04/17/2026
He’s here, there, and everywhere. Thanks to a grant from the Pharmacy Compounding Foundation, APC’s Scott Brunner was in Columbus last week to present at the Ohio Pharmacists Association’s annual conference. His topic? How GLP-1s Have Changed Compounding. This weekend, thanks to another of those grants, he’ll be in chilly Minot, North Dakota to present on A Pharmacy Compounding Public Policy Update. (Note to Scott: Pack a coat.)

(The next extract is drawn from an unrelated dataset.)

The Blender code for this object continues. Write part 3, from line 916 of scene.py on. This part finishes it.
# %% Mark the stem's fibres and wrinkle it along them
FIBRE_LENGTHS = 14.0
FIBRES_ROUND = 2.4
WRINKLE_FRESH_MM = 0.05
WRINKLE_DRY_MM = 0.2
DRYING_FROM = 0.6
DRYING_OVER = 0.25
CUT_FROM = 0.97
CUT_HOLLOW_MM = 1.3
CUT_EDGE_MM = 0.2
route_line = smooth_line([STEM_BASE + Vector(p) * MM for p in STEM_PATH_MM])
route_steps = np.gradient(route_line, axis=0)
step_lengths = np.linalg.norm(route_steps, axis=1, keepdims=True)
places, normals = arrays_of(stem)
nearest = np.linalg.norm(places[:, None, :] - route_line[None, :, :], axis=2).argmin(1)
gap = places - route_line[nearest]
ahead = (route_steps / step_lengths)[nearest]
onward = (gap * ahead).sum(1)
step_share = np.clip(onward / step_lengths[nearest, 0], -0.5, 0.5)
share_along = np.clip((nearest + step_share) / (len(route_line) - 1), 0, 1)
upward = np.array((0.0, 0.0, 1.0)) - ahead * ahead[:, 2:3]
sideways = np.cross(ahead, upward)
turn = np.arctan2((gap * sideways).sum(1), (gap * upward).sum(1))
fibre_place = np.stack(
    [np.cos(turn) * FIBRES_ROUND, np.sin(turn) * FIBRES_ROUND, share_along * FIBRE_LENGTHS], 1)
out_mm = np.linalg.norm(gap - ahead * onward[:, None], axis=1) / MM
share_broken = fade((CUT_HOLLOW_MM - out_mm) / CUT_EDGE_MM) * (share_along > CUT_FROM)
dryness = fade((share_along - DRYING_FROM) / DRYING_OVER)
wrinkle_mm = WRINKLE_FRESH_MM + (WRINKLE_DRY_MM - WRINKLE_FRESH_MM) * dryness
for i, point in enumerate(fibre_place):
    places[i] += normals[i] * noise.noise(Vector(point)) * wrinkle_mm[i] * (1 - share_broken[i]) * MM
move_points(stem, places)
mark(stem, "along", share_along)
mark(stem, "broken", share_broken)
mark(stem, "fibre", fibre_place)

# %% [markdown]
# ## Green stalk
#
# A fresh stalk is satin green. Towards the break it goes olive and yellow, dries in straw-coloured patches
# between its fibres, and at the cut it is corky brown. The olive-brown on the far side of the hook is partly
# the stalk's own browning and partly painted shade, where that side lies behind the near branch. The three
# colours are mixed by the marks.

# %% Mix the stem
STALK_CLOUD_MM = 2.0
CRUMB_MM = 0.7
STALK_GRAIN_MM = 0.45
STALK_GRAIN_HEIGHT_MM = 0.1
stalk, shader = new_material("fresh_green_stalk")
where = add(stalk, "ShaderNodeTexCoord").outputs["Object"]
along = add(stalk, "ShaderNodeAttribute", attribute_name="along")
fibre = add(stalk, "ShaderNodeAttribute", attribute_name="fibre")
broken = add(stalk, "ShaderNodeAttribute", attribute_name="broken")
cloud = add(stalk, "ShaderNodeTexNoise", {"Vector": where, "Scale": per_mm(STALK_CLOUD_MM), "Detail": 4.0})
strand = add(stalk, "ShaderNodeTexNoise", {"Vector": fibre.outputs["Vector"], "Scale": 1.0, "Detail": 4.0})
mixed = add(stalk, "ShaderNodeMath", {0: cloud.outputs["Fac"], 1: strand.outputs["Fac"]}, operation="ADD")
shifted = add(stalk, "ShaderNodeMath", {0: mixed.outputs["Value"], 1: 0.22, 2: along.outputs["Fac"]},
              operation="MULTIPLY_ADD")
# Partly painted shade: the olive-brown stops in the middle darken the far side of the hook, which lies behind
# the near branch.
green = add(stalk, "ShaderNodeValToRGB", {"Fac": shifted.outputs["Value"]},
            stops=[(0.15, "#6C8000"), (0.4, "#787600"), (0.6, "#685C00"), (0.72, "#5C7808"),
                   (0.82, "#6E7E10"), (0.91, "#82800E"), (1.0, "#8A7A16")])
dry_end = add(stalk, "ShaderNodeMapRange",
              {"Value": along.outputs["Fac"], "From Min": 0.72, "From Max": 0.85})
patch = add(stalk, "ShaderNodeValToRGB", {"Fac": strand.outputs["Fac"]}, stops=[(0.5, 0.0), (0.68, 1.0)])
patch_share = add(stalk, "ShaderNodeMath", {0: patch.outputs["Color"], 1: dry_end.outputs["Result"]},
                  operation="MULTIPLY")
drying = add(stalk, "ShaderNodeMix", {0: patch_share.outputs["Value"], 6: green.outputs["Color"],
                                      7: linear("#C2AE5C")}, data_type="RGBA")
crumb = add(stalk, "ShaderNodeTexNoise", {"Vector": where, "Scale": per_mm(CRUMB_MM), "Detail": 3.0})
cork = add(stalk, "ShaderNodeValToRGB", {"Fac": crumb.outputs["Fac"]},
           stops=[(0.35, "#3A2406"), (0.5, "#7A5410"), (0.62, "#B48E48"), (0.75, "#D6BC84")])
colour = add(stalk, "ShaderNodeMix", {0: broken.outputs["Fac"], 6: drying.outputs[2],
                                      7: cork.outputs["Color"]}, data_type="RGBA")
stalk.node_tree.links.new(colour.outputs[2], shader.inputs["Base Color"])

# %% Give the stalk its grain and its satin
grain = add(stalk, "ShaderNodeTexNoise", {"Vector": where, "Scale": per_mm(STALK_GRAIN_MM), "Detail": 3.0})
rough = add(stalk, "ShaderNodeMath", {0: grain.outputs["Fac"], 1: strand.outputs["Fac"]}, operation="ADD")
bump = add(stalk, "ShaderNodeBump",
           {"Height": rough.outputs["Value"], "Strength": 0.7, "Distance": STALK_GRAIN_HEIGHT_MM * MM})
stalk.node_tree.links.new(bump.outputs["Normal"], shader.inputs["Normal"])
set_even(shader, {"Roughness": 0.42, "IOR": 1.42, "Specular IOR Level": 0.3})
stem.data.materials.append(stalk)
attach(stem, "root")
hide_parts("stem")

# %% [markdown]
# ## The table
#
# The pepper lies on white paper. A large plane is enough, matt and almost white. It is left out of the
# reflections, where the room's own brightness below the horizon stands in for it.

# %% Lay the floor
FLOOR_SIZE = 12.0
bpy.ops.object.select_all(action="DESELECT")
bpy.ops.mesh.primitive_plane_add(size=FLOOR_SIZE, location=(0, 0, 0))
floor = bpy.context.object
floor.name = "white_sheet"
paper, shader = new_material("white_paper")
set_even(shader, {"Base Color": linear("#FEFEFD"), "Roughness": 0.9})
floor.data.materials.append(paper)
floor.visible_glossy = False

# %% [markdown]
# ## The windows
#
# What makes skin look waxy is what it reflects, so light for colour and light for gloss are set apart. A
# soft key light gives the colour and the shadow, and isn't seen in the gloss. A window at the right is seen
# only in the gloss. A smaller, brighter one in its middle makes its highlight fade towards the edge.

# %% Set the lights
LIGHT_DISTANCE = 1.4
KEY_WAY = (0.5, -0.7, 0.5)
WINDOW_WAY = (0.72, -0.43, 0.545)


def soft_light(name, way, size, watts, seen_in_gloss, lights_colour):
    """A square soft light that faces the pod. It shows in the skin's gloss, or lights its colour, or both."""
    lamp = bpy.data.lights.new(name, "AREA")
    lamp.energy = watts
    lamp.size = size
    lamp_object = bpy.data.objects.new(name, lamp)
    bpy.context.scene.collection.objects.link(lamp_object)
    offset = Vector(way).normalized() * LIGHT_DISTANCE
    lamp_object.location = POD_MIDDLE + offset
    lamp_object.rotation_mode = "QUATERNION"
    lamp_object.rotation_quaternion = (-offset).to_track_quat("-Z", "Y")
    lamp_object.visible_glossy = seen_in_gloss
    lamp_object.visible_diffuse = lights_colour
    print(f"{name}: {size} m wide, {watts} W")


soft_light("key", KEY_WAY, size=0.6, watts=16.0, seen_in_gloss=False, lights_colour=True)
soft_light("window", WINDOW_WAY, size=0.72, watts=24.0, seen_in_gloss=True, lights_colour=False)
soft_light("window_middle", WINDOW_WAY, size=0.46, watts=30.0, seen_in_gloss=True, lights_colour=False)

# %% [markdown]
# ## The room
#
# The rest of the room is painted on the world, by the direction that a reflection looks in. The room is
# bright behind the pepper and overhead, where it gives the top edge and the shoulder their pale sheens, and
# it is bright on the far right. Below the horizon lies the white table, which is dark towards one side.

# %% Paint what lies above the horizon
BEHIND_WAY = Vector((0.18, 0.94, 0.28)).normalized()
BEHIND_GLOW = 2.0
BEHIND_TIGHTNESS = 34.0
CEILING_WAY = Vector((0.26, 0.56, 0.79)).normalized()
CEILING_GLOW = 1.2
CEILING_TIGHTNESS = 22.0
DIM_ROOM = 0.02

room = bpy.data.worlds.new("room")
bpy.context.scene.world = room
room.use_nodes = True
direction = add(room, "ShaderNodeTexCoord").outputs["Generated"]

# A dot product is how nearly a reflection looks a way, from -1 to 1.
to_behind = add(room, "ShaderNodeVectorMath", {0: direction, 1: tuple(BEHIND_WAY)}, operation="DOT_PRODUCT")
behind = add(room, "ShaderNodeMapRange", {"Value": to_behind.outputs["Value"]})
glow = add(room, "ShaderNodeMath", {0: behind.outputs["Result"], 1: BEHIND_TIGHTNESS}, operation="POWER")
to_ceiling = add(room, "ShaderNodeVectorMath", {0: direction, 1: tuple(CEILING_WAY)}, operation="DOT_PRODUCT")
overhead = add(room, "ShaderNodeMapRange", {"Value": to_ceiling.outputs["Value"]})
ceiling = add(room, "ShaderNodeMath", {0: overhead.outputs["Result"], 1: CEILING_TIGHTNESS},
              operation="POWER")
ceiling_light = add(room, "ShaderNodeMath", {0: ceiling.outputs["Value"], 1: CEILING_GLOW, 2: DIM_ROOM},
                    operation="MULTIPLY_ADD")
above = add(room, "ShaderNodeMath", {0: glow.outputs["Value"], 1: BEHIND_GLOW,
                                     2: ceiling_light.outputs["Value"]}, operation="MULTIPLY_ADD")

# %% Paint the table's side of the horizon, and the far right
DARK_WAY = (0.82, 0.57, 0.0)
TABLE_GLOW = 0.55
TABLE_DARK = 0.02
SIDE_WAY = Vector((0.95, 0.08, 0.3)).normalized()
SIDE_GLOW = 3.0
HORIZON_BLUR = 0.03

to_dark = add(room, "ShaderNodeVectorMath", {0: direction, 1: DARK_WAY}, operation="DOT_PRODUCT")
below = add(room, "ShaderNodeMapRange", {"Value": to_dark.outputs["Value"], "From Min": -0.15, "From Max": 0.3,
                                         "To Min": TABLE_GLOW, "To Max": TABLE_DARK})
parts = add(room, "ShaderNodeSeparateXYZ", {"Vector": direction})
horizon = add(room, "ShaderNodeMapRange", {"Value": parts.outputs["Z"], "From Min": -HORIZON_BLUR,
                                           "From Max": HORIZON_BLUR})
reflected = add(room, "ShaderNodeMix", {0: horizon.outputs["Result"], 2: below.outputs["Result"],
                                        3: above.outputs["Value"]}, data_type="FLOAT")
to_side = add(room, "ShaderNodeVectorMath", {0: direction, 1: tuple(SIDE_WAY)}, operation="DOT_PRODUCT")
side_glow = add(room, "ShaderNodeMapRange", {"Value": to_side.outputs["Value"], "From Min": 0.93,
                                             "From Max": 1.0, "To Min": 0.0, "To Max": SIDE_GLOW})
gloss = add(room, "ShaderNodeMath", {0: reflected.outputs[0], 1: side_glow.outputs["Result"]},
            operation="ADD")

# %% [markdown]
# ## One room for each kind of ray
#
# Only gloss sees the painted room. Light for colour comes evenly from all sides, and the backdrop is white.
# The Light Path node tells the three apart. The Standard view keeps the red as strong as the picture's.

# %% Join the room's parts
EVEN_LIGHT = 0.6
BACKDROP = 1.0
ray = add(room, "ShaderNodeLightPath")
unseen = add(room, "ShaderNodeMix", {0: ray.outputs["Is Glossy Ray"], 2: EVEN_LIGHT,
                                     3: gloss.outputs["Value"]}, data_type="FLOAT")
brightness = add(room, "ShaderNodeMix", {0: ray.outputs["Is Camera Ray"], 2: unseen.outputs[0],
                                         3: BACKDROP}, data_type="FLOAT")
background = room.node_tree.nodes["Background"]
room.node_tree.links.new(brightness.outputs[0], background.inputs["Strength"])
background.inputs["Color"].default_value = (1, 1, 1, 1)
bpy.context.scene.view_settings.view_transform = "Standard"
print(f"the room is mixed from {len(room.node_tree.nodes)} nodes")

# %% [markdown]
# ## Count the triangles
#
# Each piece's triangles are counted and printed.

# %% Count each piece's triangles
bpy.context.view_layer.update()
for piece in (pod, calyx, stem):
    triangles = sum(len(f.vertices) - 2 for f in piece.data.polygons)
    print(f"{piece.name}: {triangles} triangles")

FDA wants more teeth on drug advertising. In its budget request to Congress, the FDA is asking for new authority to declare drugs "misbranded" based on misleading direct-to-consumer advertising — including compounded drugs. The agency wants to be able to act against ads that overstate efficacy, imply broader FDA approval than exists, or fail to clearly disclose that a compounded product has not been reviewed for safety, effectiveness, or quality. The ask isn't surprising given the agency's recent marketing crackdown on telehealth platforms, but turning that enforcement posture into statutory authority would be a meaningful escalation.

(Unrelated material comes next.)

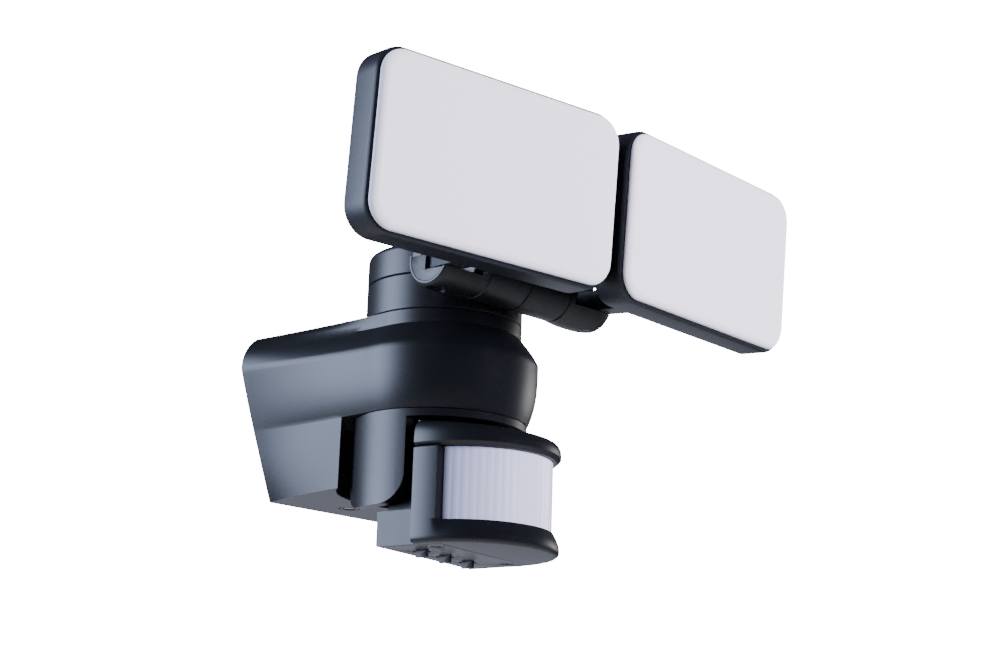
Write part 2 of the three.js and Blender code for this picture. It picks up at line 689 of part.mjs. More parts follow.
// The sensor's plan: a round front, and a tail with flat sides that are set back for the ears.
function sensorForm(profile, segments = 44) {
  const far = 60;
  const [foot, top] = [profile[0][1], profile[profile.length - 1][1]];
  const tail = block(-TAIL_HALF, TAIL_HALF, RECESS_Y, SENSOR_BACK, foot, top);
  const front = turned(profile, 0, SENSOR_Y, segments).subtract(block(-far, far, RECESS_Y, far, -140, -40));
  const round = join(front, tail);
  const back = block(-far, far, SENSOR_BACK, far, -140, -40);
  const recess = (side) => block(...spanX(side * RECESS_X, side * far), RECESS_Y, far, RECESS_Z, -40);
  const sides = [-1, 1].map(recess);
  return cut(round, back, ...sides);
}

const CHAMBER_R = LENS_R - 2.4;
const CHAMBER_BACK = 1;

// A tool that clears the front sector between two heights, out from radius inner.
function windowSector(inner, outer, foot, top, degrees = WINDOW_ANGLE) {
  const points = [];
  const steps = 20;
  const at = (radius, i) => {
    const angle = radians(-90 - degrees + (2 * degrees * i) / steps);
    return [radius * Math.cos(angle), SENSOR_Y + radius * Math.sin(angle)];
  };
  for (let i = 0; i <= steps; i++) points.push(at(outer, i));
  for (let i = steps; i >= 0; i--) points.push(at(inner, i));
  return slabXY(points, foot, top);
}

function sensorBody() {
  const foot = SENSOR_FOOT;
  const form = sensorForm([
    [0, foot], [43.2, foot], [SENSOR_R, foot + 1.2], [SENSOR_R, foot + 3.5],
    [43.6, foot + 7], [42, WINDOW_FOOT],
    [SENSOR_R, WINDOW_FOOT + 0.4], [SENSOR_R, CAP_SEAM - 0.2], [0, CAP_SEAM - 0.2],
  ]);
  const hub = barX(8.5, -RECESS_X, RECESS_X, TILT_Y, TILT_Z, 20);
    const chamber = join(
    post(CHAMBER_R, WINDOW_FOOT + 2, -60, 0, SENSOR_Y, 32).subtract(
      block(-60, 60, RECESS_Y - 2.6, 60, -130, -50),
    ),
    block(-29, 29, RECESS_Y - 4, CHAMBER_BACK, WINDOW_FOOT + 2, -60),
  );
  return cut(
    join(form, hub),
    chamber,
    windowSector(CHAMBER_R - 1, 60, WINDOW_FOOT, -60),
    plateForm(-GAP, foot - 1, foot + 3.3),
    ...KNOB_X.map((x) => post(2.3, foot, WINDOW_FOOT + 4, x, KNOB_Y, 12)),
    ...SCREW_X.map((x) => post(1.9, foot, foot + 9.6, x, SCREW_Y, 10)),
    barX(2.8, -60, 60, TILT_Y, TILT_Z, 12),
  );
}

const KNOB_X = [-KNOB_PITCH, 0, KNOB_PITCH];
const KNOB_Y = -6;
const SCREW_X = [-30, 31];
const SCREW_Y = -22.5;

// The control plate's outline, made smaller by margin.
function plateForm(margin, z0, z1) {
  return block(-38 + margin, 38 - margin, -29 + margin, SENSOR_BACK - 1.2 - margin, z0, z1);
}

function controlPlate() {
  return cut(
    plateForm(0, SENSOR_FOOT, SENSOR_FOOT + 3),
    ...KNOB_X.map((x) => post(KNOB_R + 0.4, SENSOR_FOOT - 1, SENSOR_FOOT + 4, x, KNOB_Y, 18)),
    ...SCREW_X.map((x) => post(1.9, SENSOR_FOOT - 1, SENSOR_FOOT + 4, x, SCREW_Y, 12)),
    ...SCREW_X.map((x) => post(3.3, SENSOR_FOOT - 1, SENSOR_FOOT + 1.8, x, SCREW_Y, 12)),
  );
}

function sensorCap() {
  const form = sensorForm([
    [0, CAP_SEAM], [43.6, CAP_SEAM], [SENSOR_R, CAP_SEAM + 1],
    [SENSOR_R, CAP_SEAM + 5], [43.8, SENSOR_TOP - 3],
    [42.6, SENSOR_TOP - 0.8], [41.4, SENSOR_TOP], [0, SENSOR_TOP],
  ]);
  const hollow = join(
    post(CHAMBER_R, CAP_SEAM - 1, SENSOR_TOP - SENSOR_SLOPE - 2.4, 0, SENSOR_Y, 32).subtract(
      block(-60, 60, RECESS_Y - 2.6, 60, -130, -50),
    ),
    block(-29, 29, RECESS_Y - 4, CHAMBER_BACK, CAP_SEAM - 1, SENSOR_TOP - SENSOR_SLOPE - 2.4),
  );
  const front = SENSOR_Y - SENSOR_R - 1;
  const above = [[RECESS_Y, SENSOR_TOP], [front, SENSOR_TOP - SENSOR_SLOPE], [front, -50], [RECESS_Y, -50]];
  const slope = slabYZ(above, -60, 60);
  return cut(form, hollow, slope, barX(8.5 + GAP, -RECESS_X - 1, RECESS_X + 1, TILT_Y, TILT_Z, 20));
}

function sensorLens() {
  return windowSector(LENS_R - 2, LENS_R, WINDOW_FOOT + 0.2, CAP_SEAM - 0.2, WINDOW_ANGLE - 0.6);
}

function sensorBoard() {
  const board = block(-24, 24, -13, -11.4, -102, -76);
  return join(board, block(-20, -10, -11.6, -6, -100, -90), block(8, 16, -11.6, -8, -98, -86));
}

function pirElement() {
  return join(rodY(4.6, -18.4, -13.9, 0, -89, 14), rodY(5.2, -14.2, -13.3, 0, -89, 14));
}

function knob(x) {
  const disc = post(KNOB_R, SENSOR_FOOT + 0.3, SENSOR_FOOT + 2.8, x, KNOB_Y, 18);
  const stem = post(2, SENSOR_FOOT + 2.5, WINDOW_FOOT + 1.4, x, KNOB_Y, 10);
  const blade = block(x - 0.8, x + 0.8, KNOB_Y - 3.6, KNOB_Y + 3.2, SENSOR_FOOT - 3, SENSOR_FOOT + 0.5);
  return join(disc, stem, blade);
}

addPart(pan, 'pan_rotor', panRotor(), blackPlastic);
addPart(pan, 'pan_retainer', panRetainer(), whiteNylon);
addPart(pan, 'left_sensor_pin', tiltPin(-1), steel);
addPart(pan, 'right_sensor_pin', tiltPin(1), steel);
addPart(pan, 'sensor_body', sensorBody(), blackPlastic);
addPart(pan, 'sensor_cap', sensorCap(), blackPlastic);
addPart(pan, 'sensor_lens', sensorLens(), milkyLens);
addPart(pan, 'sensor_board', sensorBoard(), boardGreen);
addPart(pan, 'pir_element', pirElement(), brass);
addPart(pan, 'control_plate', controlPlate(), blackPlastic);
['time', 'light', 'range'].forEach((name, i) => addPart(pan, `${name}_knob`, knob(KNOB_X[i]), blackPlastic));
['left', 'right'].forEach((name, i) => {
  const screw = screwUp(3, 1.6, SENSOR_FOOT + 0.2, 1.5, SENSOR_FOOT + 9.4, SCREW_X[i], SCREW_Y);
  addPart(pan, `${name}_plate_screw`, screw, blackSteel);
});

export default floodlight;
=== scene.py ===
"""A twin-head LED wall floodlight with a motion sensor, laid out as an add-on and run as a script."""

import json
import math

import bpy
from mathutils import Matrix, Vector


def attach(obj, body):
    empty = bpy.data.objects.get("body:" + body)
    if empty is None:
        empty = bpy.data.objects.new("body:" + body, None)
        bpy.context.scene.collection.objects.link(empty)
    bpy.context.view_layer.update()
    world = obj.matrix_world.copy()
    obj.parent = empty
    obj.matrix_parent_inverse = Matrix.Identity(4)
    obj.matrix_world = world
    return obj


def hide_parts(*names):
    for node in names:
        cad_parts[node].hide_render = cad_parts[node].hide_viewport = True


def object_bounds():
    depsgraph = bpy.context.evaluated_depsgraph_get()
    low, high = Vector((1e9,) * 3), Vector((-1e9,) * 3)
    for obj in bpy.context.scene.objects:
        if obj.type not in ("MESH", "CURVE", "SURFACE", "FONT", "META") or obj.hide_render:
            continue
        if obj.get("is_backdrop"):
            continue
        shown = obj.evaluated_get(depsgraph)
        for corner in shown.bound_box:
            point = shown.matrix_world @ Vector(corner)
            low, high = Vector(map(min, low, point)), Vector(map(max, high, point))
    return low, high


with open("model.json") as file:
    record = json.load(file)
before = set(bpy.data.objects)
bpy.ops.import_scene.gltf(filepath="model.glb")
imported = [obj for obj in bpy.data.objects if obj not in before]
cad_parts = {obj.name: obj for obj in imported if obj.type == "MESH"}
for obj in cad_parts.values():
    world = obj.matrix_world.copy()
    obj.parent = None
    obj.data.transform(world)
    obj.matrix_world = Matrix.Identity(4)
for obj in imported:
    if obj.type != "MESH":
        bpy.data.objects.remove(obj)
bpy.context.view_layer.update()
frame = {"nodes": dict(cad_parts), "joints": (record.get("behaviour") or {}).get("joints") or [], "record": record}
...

Could compounders fill the insulin detemir void? A new citizen petition asks the FDA to declare insulin detemir — the drug formerly marketed by Novo Nordisk as Levemir before it was discontinued — a medically necessary drug in shortage and to permit outsourcing facilities to compound it. There's a legal wrinkle worth noting: compounding pharmacies are generally not permitted to compound biologics under federal law. But the FDA has exercised enforcement discretion on that front before, which makes this one worth keeping an eye on.

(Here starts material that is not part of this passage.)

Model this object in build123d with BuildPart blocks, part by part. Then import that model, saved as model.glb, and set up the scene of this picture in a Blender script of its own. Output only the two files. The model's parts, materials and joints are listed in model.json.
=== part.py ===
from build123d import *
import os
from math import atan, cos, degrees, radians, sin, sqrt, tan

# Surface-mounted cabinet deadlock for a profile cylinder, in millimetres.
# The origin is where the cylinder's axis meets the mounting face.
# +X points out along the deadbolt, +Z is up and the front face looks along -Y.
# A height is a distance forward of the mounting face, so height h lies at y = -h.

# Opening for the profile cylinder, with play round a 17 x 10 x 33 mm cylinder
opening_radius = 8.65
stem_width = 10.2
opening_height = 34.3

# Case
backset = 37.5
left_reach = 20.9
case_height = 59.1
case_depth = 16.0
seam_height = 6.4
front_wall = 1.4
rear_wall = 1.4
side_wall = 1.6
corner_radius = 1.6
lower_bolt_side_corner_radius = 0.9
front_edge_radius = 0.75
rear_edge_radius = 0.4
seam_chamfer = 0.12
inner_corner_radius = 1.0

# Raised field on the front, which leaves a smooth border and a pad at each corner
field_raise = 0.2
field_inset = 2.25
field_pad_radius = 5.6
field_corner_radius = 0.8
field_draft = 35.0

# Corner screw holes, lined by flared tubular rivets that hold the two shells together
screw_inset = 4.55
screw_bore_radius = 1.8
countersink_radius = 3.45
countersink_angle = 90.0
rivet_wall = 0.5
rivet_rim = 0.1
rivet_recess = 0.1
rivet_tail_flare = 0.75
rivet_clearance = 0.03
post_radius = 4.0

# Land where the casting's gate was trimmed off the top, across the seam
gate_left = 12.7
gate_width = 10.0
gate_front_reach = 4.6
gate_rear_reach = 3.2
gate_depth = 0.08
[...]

A skeptical take on the peptide push. This week, ProPublica published a deep dive into the FDA’s potential reversal on peptides. The piece centers on a core tension: RFK Jr. has called the 2023 decision to categorize 19 peptides as unsafe “illegal,” arguing the agency has no safety signal to justify the move. Three former FDA officials pushed back on the characterization, saying the decision was well-documented and supported by real safety concerns. While the article acknowledges a regulated compounding pathway would be meaningfully safer than the current gray market, it doesn’t fully embrace the argument either. It’s a useful snapshot of where the debate stands and a reminder that however this plays out, proponents will need to make a credible case on safety, not just access.